I knew immediately,  it was Gavin letting me know he was ok. Gavin liked Marta , she was his favorite of Mike's big family. It made sense he would contact her. He made sure I would know, it was real, something only I could understand.  When Gavin was 3 he had some colored wooden pieces called tanagrams purchased by my mom at an upscale toy store.. He loved them and would make elaborate pictures using his huge box of pieces. His pictures got larger. He asked for more tanagrams , especially triangles, the store was closed. I wrote to the manufacturer , the letter was returned.  I searched and searched but couldn't find the matching pieces.There was no Google then. My mom,  ever the doting grandmother,   looked everywhere but was never able to match them either. Gavin was terribly frustrated, he often asked for new triangles.  I purchased other sets but they didn't match his, he wouldn't use them. He was a very particular little guy.  I never told the mundane story to anyone. Gavin was 13 when I moved and met Marta.

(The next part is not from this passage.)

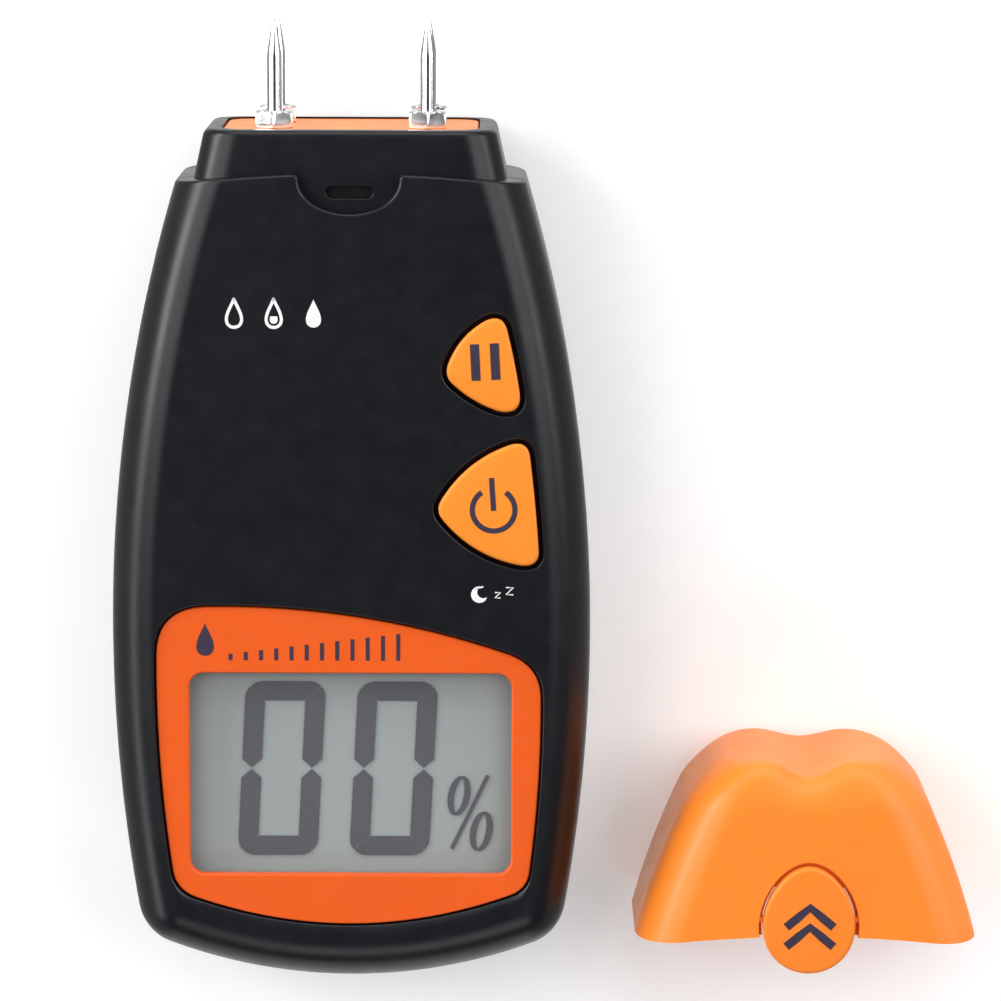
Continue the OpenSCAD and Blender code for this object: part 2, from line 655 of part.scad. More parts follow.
lead_x = pin_pitch_x / 2 - 2.4 - strip_t - wire_r - 0.1;
probe_lead_points = [[lead_x, strip_y0 - 0.4, mid_z], [lead_x, strip_y0 - strip_tail, mid_z], [7.6, 50, 14.5], [9.5, 46, 17],
    [12, 41.5, 20], [13, 39.6, 22.6], [12.6, 37.6, 24], [12, 35.8, 23.4], [12, 35.2, board_z1 + 0.15]];
left_lead_points = [[-lead_x, strip_y0 - 0.4, mid_z], [-lead_x, strip_y0 - strip_tail, mid_z], [-7.2, 50, 14.5], [-7.5, 46, 17],
    [-6, 41.5, 20], [-5.4, 39.6, 22.6], [-5.4, 37.6, 24], [-5.4, 36, 23.4], [-5.4, 35.4, board_z1 + 0.15]];
module probe_lead_left() color([0.9, 0.9, 0.88]) wire(left_lead_points);
module probe_lead_right() color([0.9, 0.75, 0.1]) wire(probe_lead_points);

// ---- Battery ----

battery_y1 = battery_c_y + battery_l / 2;
battery_mid_z = battery_z0 + battery_t / 2;
stud_pitch = 12.7;
module battery() color([0.12, 0.13, 0.15])
    translate([-battery_w / 2, battery_c_y - battery_l / 2, battery_z0])
        cube([battery_w, battery_l, battery_t]);

module battery_studs() color(STEEL) for (sx = [-1, 1])
    translate([sx * stud_pitch / 2, battery_y1 + 0.02, battery_mid_z]) rotate([-90, 0, 0])
        cylinder(r = sx > 0 ? 2.6 : 3.4, h = stud_h - 0.1);

module battery_snap() color([0.1, 0.1, 0.1]) {
    difference() {
        translate([-12.4, battery_y1 + 0.05, battery_mid_z - 5.5]) cube([24.8, stud_h + snap_l, 11]);
        for (sx = [-1, 1]) translate([sx * stud_pitch / 2, battery_y1 - 1, battery_mid_z])
            rotate([-90, 0, 0]) cylinder(r = sx > 0 ? 2.7 : 3.5, h = stud_h + 1);
    }
}

snap_y1 = battery_y1 + 0.05 + stud_h + snap_l;
red_points = [[6, snap_y1 + 0.25, battery_mid_z + 3], [6, snap_y1 + 3.5, battery_mid_z + 4],
    [4, snap_y1 + 9, 14.5], [-4, snap_y1 + 12, 15.6], [-14, snap_y1 + 15, 16.4],
    [-21, snap_y1 + 16, 17.4], [-23, snap_y1 + 15.5, 19], [-23, snap_y1 + 15.5, board_z0 - 0.15]];
black_points = [[-6, snap_y1 + 0.25, battery_mid_z + 3], [-6, snap_y1 + 3.5, battery_mid_z + 4],
    [-8, snap_y1 + 7.5, 14.5], [-13, snap_y1 + 9.5, 15.6], [-18, snap_y1 + 11, 16.4],
    [-21, snap_y1 + 11.5, 17.4], [-23, snap_y1 + 11.5, 19], [-23, snap_y1 + 11.5, board_z0 - 0.15]];
module battery_lead_red() color([0.75, 0.1, 0.08]) wire(red_points);
module battery_lead_black() color([0.08, 0.08, 0.08]) wire(black_points);

module battery_foam() color([0.25, 0.25, 0.27])
    translate([-battery_w / 2 + 2, battery_c_y - battery_l / 2 + 4, battery_z0 + battery_t + 0.02])
        cube([battery_w - 4, battery_l - 8, board_z0 - battery_z0 - battery_t - 0.04]);

// ---- Fasteners ----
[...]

 The first winter after, I had a terrible feeling about burying Gavin in the ice cold ground. I just couldn't get the image of him being cold out of my mind. It haunted me that cold February. I wished I had picked another option.  One day a woman I know called to tell me about dream she had. Gavin came to her demanding she sit beside him on a comfortable bench in the middle of a beautiful park. She protested , because she had to get to work , in her dream .Gavin was insistent. They sat,  the sun felt so wonderful ,she fell into a deep restful sleep. Gavin woke her abruptly, he said " now go tell my mom I am ok, this is how it feels."  I was floored when she told me the dream. I hadn't shared my thoughts about Gavy being cold with anyone.  I knew it was irrational to worry about him being cold but the thoughts just wouldn't leave.  My baby in the cold frozen ground and there was nothing I could do.  The dream helped,  I had a sense of peace thinking of him happy and warm. Eight years later,  I still get goose bumps remembering her dream..

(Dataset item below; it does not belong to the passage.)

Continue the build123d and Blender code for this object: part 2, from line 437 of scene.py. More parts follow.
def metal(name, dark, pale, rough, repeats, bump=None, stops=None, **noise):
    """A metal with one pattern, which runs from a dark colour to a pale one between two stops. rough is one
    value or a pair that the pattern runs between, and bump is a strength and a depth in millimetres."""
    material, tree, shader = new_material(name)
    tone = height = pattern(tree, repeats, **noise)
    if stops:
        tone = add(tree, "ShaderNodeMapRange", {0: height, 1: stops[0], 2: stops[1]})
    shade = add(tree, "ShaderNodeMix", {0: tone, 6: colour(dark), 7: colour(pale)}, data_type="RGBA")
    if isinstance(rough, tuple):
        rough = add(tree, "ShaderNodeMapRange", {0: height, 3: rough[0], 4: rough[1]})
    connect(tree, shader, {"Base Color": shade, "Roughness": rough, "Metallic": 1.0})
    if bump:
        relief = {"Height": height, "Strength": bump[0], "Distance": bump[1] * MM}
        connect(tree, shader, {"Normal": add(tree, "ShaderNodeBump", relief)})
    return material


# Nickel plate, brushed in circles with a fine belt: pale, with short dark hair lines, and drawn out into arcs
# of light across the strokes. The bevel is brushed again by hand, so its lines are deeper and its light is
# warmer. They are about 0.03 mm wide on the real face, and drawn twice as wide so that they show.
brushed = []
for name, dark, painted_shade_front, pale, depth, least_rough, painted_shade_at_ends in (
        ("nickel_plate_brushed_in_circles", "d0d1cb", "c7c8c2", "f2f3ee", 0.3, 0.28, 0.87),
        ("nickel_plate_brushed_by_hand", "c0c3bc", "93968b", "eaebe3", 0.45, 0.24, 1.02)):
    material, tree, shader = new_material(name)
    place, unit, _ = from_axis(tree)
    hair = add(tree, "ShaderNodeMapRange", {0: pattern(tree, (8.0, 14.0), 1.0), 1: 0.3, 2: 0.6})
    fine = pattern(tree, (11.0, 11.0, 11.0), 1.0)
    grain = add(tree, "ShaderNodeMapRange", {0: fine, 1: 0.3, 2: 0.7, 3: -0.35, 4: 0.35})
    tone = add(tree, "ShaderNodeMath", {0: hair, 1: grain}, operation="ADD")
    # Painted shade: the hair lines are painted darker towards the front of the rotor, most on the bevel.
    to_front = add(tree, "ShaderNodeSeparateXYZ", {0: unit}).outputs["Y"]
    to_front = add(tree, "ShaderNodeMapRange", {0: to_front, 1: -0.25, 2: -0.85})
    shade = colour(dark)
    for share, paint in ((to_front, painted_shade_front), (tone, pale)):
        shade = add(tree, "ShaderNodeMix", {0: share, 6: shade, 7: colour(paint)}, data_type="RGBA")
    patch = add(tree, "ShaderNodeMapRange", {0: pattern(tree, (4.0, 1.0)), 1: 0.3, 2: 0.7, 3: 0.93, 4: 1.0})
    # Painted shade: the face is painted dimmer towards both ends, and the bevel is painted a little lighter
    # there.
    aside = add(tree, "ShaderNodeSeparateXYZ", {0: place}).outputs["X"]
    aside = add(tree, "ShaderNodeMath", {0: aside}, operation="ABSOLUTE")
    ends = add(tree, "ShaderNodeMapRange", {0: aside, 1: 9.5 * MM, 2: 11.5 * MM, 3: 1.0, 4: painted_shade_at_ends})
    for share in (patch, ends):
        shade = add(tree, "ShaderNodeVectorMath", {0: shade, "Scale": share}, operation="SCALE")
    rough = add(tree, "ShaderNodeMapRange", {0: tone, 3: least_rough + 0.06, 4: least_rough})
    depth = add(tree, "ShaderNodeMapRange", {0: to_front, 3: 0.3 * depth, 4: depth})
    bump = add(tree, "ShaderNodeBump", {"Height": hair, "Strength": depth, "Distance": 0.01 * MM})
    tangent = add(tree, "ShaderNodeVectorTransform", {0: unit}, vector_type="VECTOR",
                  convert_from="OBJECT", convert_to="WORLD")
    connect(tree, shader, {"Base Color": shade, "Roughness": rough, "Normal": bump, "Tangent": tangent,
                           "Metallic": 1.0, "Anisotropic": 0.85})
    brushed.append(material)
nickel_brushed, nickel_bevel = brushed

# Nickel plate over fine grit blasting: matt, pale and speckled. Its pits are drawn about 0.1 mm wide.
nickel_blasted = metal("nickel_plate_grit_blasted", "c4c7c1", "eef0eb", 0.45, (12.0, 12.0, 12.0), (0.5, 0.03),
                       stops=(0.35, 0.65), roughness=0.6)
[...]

One  summer evening,  Mike the boys and I were having dinner on the deck.  They were all recounting their own stories of Gavin , getting in touch with them. I told the story about the Blue Jay's.  Ryan said "well that's stupid. Gavin should have come back as something that doesn't live in Pennsylvania , so we could be sure. "  He continued "I will come back as a moose,  I said "No Ryan "There aren't any moose in Pa, I'll end up moving to Canada looking for you, not a moose please. " It should be something spectacular. " We all agreed if we passed first,  there would be no doubt about the sign we would send.

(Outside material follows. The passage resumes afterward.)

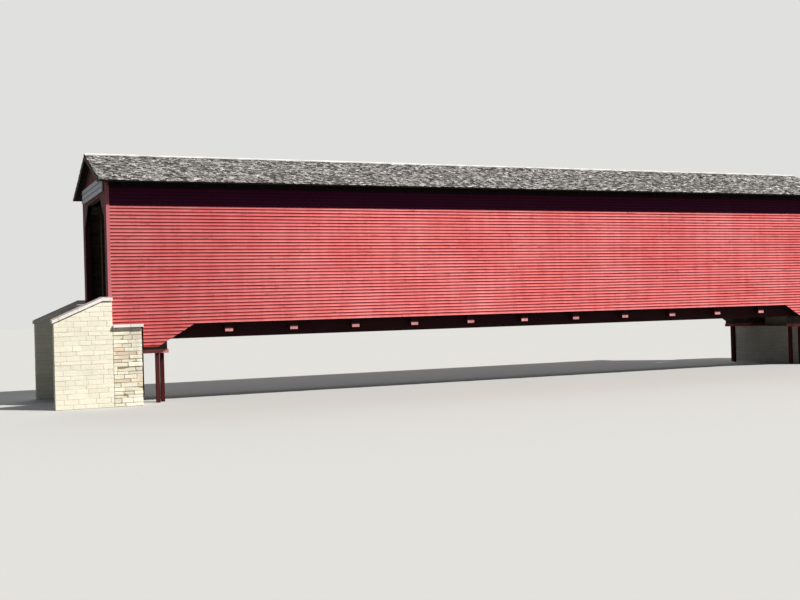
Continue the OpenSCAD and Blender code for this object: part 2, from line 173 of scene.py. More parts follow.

After Ryan passed, to my new friend Karen's shock, she saw Ryan standing in my kitchen.
I still felt him sometimes. I was thrilled that I had someone I could discuss it with. Ryan and Karen got along well. Karen is charismatic and intuitive, she seemed to understand Ryan. He rarely liked my friends but he liked Karen.  When she asked about a blue and white football jersey Ryan was wearing,   I knew for positive she saw Ryan not a figment of her imagination, not a shadow, it was Ryan.  I laughed, Ryan had an offensive shirt , that did in fact resemble a football jersey. Long gone before Karen ever moved to Pennsylvania, to become our new old friend, I  had thrown out the shirt on laundry day. There was no way she could remember him in it. I didn't want a son of mine wearing the awful thing. Now, Ryan was messing with me from the grave. How like him , he was always a practical joker. I still smile thinking he was probably laughing himself silly somewhere.

A ghost in a forbidden shirt wasn't the most powerful sign Ryan sent....
The day after he passed , my house was full of people coming to offer love, support and condolence. David and I had not a minute to just talk alone.  I was desperate to know more of the story. What had Ryan's friends shared with Dave. What happened? Why? We went upstairs to the bathroom shutting the door so we could talk in private. Looking out over my backyard , it was soothing to watch farm animals enjoying the summer day. Suddenly,  we saw something huge flying into the yard. it looked like pterodactyl against the bright sky. I assumed it was a hawk or wild turkey. We quickly descended the stairs,  running outside to protect the chickens.  To our astonishment , a young adult male Peacock was  just standing in the middle of the yard. He didn't fly away but sauntered slowly up to us.   David and I looked at each other and both said RYAN !  Dave looked at the bird and said "A peacock, well played Ryan well played" We laughed. Ryan kept his promise. He is ok. We are still broken , somehow knowing he is safe helps us heal.

We called everyone out to come see Ryan's bird. Our guests were  awed.  We agreed to call him Raj . It was the perfect name. Raj means" king" in sanskrit  Ryan means "little king" in Gaelic.   Raj stayed all summer sleeping high in the trees and eating chicken chow. He was very friendly letting me pick him up and often begging for treats. He cleared the yard of garter snakes and mice.  I put out ads looking for his owners but no one came forward. I felt strongly that I didn't want to force him to stay,  I didn't lock him in the barn at night as I did the chickens and ducks. One night , the weather grew colder,  Raj went into the barn and perched under the heat lamps.   He joined the chicken flock without protest from anyone,  even my huge rooster Red.

Raj still lives with us, he is free to leave anytime but he chooses to stay.  he has become part of the daily fabric of my life. Each night at dark he goes inside. I can call him to come and he responds. Peacocks can be nasty and difficult, he is neither. Raj is a lovely friend  to me,  gracious to guests. He's gotten spoiled , he demands  treats standing on the roof knocking on the bathroom window. I open the window and oblige him, thereby compounding the problem.  He waits for his hard boiled egg every morning. Raj seems happy here.  He often sits on the deck rail next to me when I sit outside to read. . His beautiful presence fills a little of the dark space in my heart. Everyday I see his face,  I see Ryan happy and well. I am awed by it. I am awed by the connection I feel.  Ryan did something in death he rarely did in life, he relieved our worry. We know he's fine and it's really beautiful where ever he is.